Drug kingpin Joaquin “El Chapo” Guzman arrived in New York on Thursday night and will be taken to a Manhattan jail, a law enforcement source tells CNN. Guzman was extradited from Mexico and will have a court appearance Friday in Brooklyn.

Drug kingpin Joaquin “El Chapo” Guzman, who became a legend in Mexico through his prison escapes and years of staying just ahead of the law, was extradited Thursday and transported to the United States.

Mexican authorities had planned to turn over Guzman, head of the Sinaloa cartel, before Friday’s inauguration of President-elect Donald Trump, a US official told CNN. A court in Mexico City on Thursday denied Guzman’s appeal of the extradition.

The US Justice Department confirmed the announcement from Mexico’s Foreign Ministry and said details regarding the time and place of Guzman’s initial appearance are forthcoming. He faces six separate indictments.
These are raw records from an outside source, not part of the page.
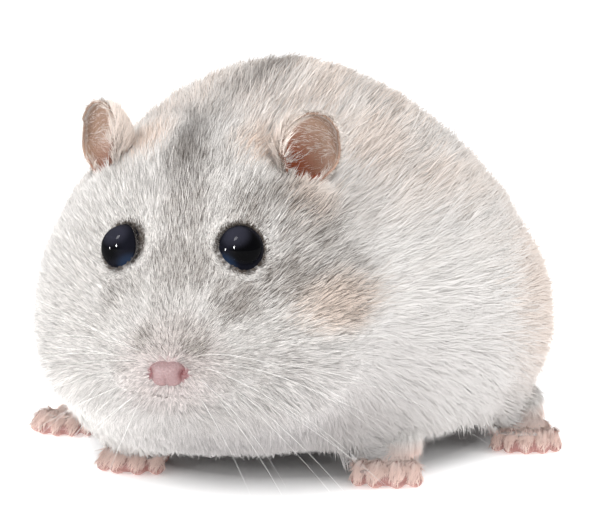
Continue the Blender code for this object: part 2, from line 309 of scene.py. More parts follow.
# %% One surface from the solids
FLESH = ["head", "neck", "trunk", "tail"]
FLESH += [f"{leg}_leg_{side}" for leg in ("fore", "hind") for side in SIDES]
FEET = [f"{leg}_foot_{side}" for leg in ("fore", "hind") for side in SIDES]


def joined(items, title):
    select_only(*items)
    bpy.ops.object.join()
    item = bpy.context.object
    item.name = item.data.name = title
    return item


def copy_of(node):
    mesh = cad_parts[node].data.copy()
    mesh.materials.clear()
    item = bpy.data.objects.new(f"copy_{node}", mesh)
    bpy.context.scene.collection.objects.link(item)
    edit_all(item, bpy.ops.mesh.remove_doubles, threshold=1e-6)
    return item


def lump(place, sizes, turn=(0.0, 0.0, 0.0), segments=32, rings=20):
    """A ball squashed to three radii, in millimetres and degrees."""
    bpy.ops.object.select_all(action="DESELECT")
    bpy.ops.mesh.primitive_uv_sphere_add(
        segments=segments, ring_count=rings, radius=1.0, location=in_metres(place),
        rotation=[radians(angle) for angle in turn], scale=[size * MM for size in sizes],
    )
    item = bpy.context.object
    settle(item)
    return item


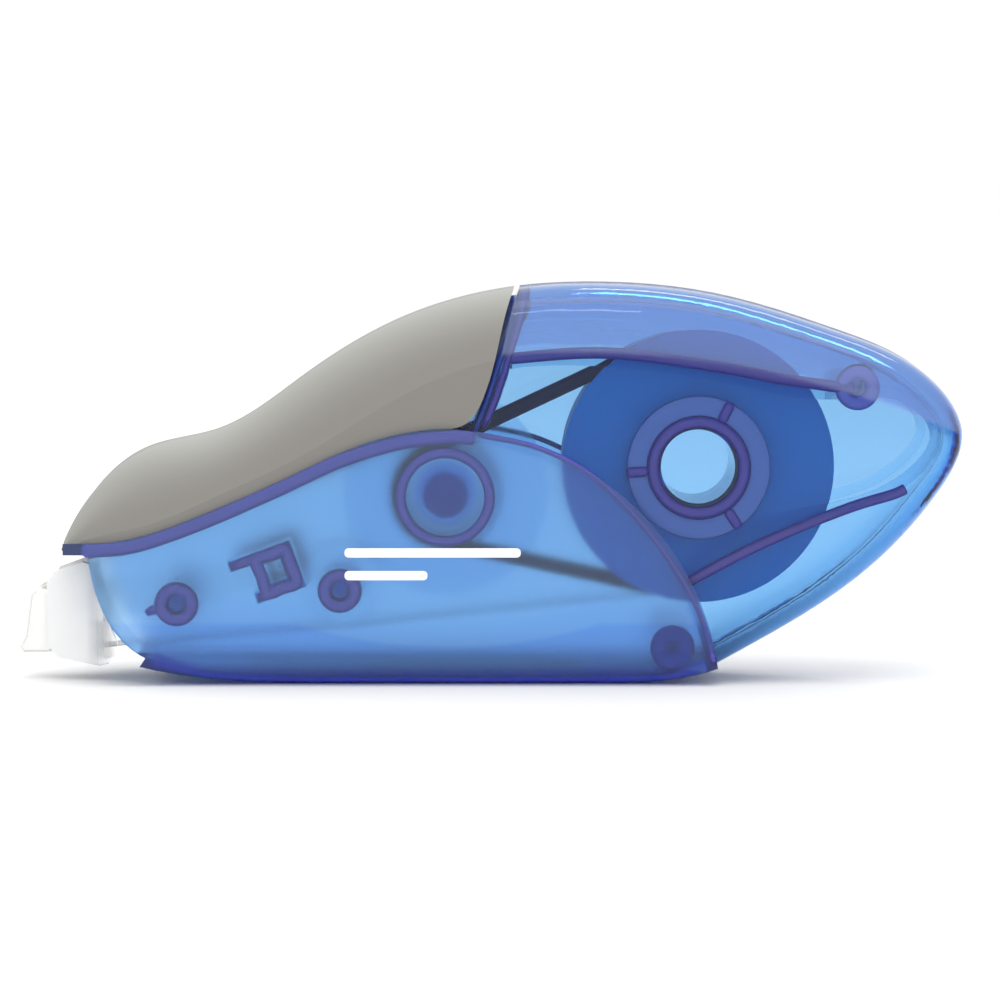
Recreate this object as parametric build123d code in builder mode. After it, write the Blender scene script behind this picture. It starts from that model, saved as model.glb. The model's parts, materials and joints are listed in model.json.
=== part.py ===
"""Correction tape roller: two snap-together shells, a soft grip, two belt-linked reels and a flexing applicator.

Units are millimetres. -X points to the applicator and +X to the rounded tail, +Y is the right-hand side
and +Z is up. The origin lies on the underside, below the middle of the whole length.
"""

import os
from math import acos, atan2, cos, hypot, radians, sin

from build123d import *

os.makedirs("parts", exist_ok=True)

# ---------------------------------------------------------------- driving sizes
WALL = 1.1  # shells
GRIP = 1.2  # thickness of the soft grip
GRIP_GAP = 0.03  # the grip stands this far off the shells under it
GRIP_WALL = 0.9  # shell wall under the grip
CROWN_HALF = 7.7  # half width of the tail, without its raised side panels
PANEL_HALF = 8.0  # half width over the raised side panels and over the grip
BELLY_HALF = 8.5  # half width of the frosted lower body
SEAM = 0.02  # the two shells stand this far off their shared middle plane
CLOSE = 0.03  # gap between pieces that touch

TAPE_HALF = 2.1  # half the tape's width
TAPE_THICK = 0.12
SUPPLY = (20.2, 21.2)  # X and Z of the reel axes
TAKEUP = (-4.3, 18.4)
DISC_R = 13.2
DISC_HOLE_R = 6.85
SUPPLY_FLANGE_R = 13.25
TAKEUP_FLANGE_R = 10.0
SUPPLY_BELT_R = 12.5  # middle of the belt on each pulley
TAKEUP_BELT_R = 4.6
BELT = 1.4  # radial thickness of the belt
BELT_SIDE = 0.1  # gap between the belt and each side of its grooves
GROOVE_LIP = 0.5  # the small pulley's outer flange stands this far above the belt
RUN = 0.1  # running clearance on the hubs
SUPPLY_HUB_R = 4.5
SUPPLY_HUB_BORE = 3.6
SUPPLY_RING_R = 5.0
SUPPLY_RING_BORE = 3.8
TAKEUP_HUB_R = 2.2
SLEEVE = 0.7  # wall of each pulley's sleeve
SPOOL_R = 7.0
SPOOL_BORE_R = 6.5  # the pocket in the spool for the clutch spring
SPRING_PLAY = 0.05
SPRING_GAP = (4.0, 1.2)  # box cut out of the spring to open it
CLUTCH_BACK = -1.6  # Y plane of the pocket's floor
RETAINER = 1.07  # radial width of the retaining ring
RETAINER_GAP = (5.0, 1.6)
LIGHTENING = (6, 9.0, 1.5)  # count, ring radius and radius of the holes in the pulley's flange
TAKEUP_CORE_R = 4.6
TAPE_ROLL_R = 12.2
LINER_ROLL_R = 5.6
RIB = 1.05
RIB_REACH = 7.0  # the three ribs round the supply hub end at this radius
RIB_TURN = 64  # degrees from +X to the first of them
TAKEUP_RING_R = 4.85
TAKEUP_RING_BORE = 3.75

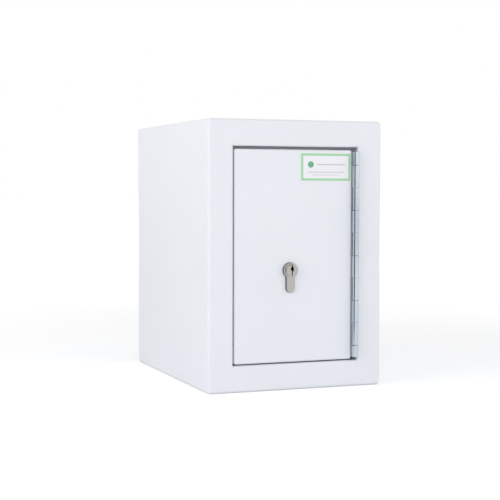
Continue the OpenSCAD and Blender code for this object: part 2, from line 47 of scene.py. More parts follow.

Cartel leader will stand trial in Brooklyn

Guzman was picked up by a team from the Drug Enforcement Administration, Immigration and Customs Enforcement and US marshals. The plan was to take Guzman to New York, where he will be held in Manhattan. He is expected to stand trial in Brooklyn, but the timing was uncertain.

“The Justice Department extends its gratitude to the Government of Mexico for their extensive cooperation and assistance in securing the extradition of Guzman Loera to the United States,” it said in a statement.

Guzman and other cartel leaders were indicted in 2009 in US District Court in Brooklyn on charges of conspiring to import more than 264,000 pounds of cocaine into the United States between 1990 and 2005. The alleged traffickers are accused of sharing drug transportation routes and obtaining their drugs from various Colombian drug organizations.

‘El Chapo’ Fast Facts

He also faces charges in Arizona, California, Texas, Illinois, New York, Florida and New Hampshire.

Mexico’s Foreign Ministry has said it had received assurances that if convicted Guzman would not receive the death penalty. Mexico opposes death sentences.

For years, the notorious cartel leader has proved slippery, staying just ahead of the law. He is known for using intricate tunnel systems for both evading authorities and moving the massive quantities of drugs that made the Sinaloa Cartel so powerful.

Guzman’s recapture in January 2016, after six months on the lam, represented a major success in what has been an embarrassing ordeal for Mexico. For many, “El Chapo” is a symbol of the Mexican government’s corruption.

In 2001, he escaped from a prison in Jalisco in a laundry cart. Guzman was apprehended in February 2014 and escaped from Altiplano prison in July 2015 by crawling through an opening in the shower area of his cell block leading to a nearly mile-long tunnel.

In August, Guzman’s son was kidnapped from a Puerto Vallarta restaurant, in what was perceived as an attempt to exploit the cartel’s vulnerability. He was later freed.

‘El Chapo’ said drug trade would continue

The trafficking of heroin, marijuana, cocaine and methamphetamine into the United States from Mexico is an annual $19 billion to $20 billion industry, according to a Department of Homeland Security report.

And the Sinaloa cartel has traditionally held a dominant share of that, thanks to Guzman’s sophisticated business strategies and Sinaloa’s control of trafficking routes.

A Customs and Border Protection report that analyzed seizure data along the border between 2009 and 2010 found that “the removal of key personnel does not have a discernable impact on drug flows” into the US.

“El Chapo” was aware that drug trafficking won’t end once he’s gone. “The day I don’t exist, it’s not going to decrease in any way at all,” he told actor Sean Penn in an interview in October 2015.